И от земли до крайних звезд
Все безответен и поныне
Глас вопиющего в пустыне,
Души отчаянной протест?

находит параллель в Библии: «Ибо невидимое Его, вечная сила Его и Божество, от создания мира через рассматривание творений видимы, так что они безответны» (К Римлянам 1. 20). Человек не может дождаться ответа от того, что безответно по природе, но это какая-то предельно открывающая себя безответность «гармоничного», «стройного» и «созвучного» мироздания.

«Человек самая ничтожная былинка в природе, но былинка мыслящая. Не нужно вооружаться всей вселенной, чтобы раздавить ее. Для ее умерщвления достаточно небольшого испарения, одной капли воды. Но пусть вселенная раздавит его, человек станет еще выше и благороднее своего убийцы, потому что он сознает свою смерть; вселенная же не ведает своего превосходства над человеком».

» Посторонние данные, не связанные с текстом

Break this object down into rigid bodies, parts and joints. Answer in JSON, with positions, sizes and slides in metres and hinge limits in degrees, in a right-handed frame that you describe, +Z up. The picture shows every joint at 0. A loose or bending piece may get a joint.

Природа знать не знает о былом,
Ей чужды наши призрачные годы,
И перед ней мы смутно сознаем
Себя самих – лишь грезою природы.
Поочередно всех своих детей,
Свершающих свой подвиг бесполезный,
Она равно приветствует своей
Всепоглощающей и миротворной бездной.

Рассмотрение всего творчества поэта как целостного текста показывает, что тематическое разделение тютчевской лирики в значительной степени условно: за разными тематическими пластами обнаруживается единый принцип видения мира – философский.

«У него – писал еще первый биограф Тютчева И. Аксаков, – не то что мыслящая поэзия – а поэтическая мысль; не чувство рассуждающее, мыслящее – а мысль чувствующая и живая. От этого внешняя художественная форма не является у него надетой на мысль, как перчатка на руку, а срослась с нею, как покров кожи с телом, сотворена вместе и одновременно, одним процессом: это сама плоть мысли»
Трагическое одиночество в мироздании, трагическая невозможность конечного познания мира, трагедия любви, трагедия смерти, небытия с разных сторон окружают человека. И тщетно ищет он точку опоры в мире тревожащих, скользящих противоположностей:

И, как виденье, внешний мир ушел...
И человек, как сирота бездомный,
Стоит теперь и немощен и гол,
Лицом к лицу пред пропастию темной.
На самого себя покинут он –
Упразднен ум, и мысль осиротела –
В душе своей, как в бездне, погружен,
И нет извне опоры, ни предела...

Творчество поэта создаёт мысленные переклички со многими цитатами из Блеза Паскаля, не только потому, что Тютчев учился у этого философа, не только потому, что общался в литературной среде цитирующей его, но и потому, что произрастает все наше культурное восприятие мира на общих духовных корнях.

«Пусть, пришедши в себя, человек посмотрит, что представляет он в сравнении со всем бытием, пусть представит себя как бы заблудившимся в этом далеком уголке природы и пусть по этой келье — я разумею вселенную нашу — он научится ценить землю, царства, города, и себя самого, в своем истинном значении».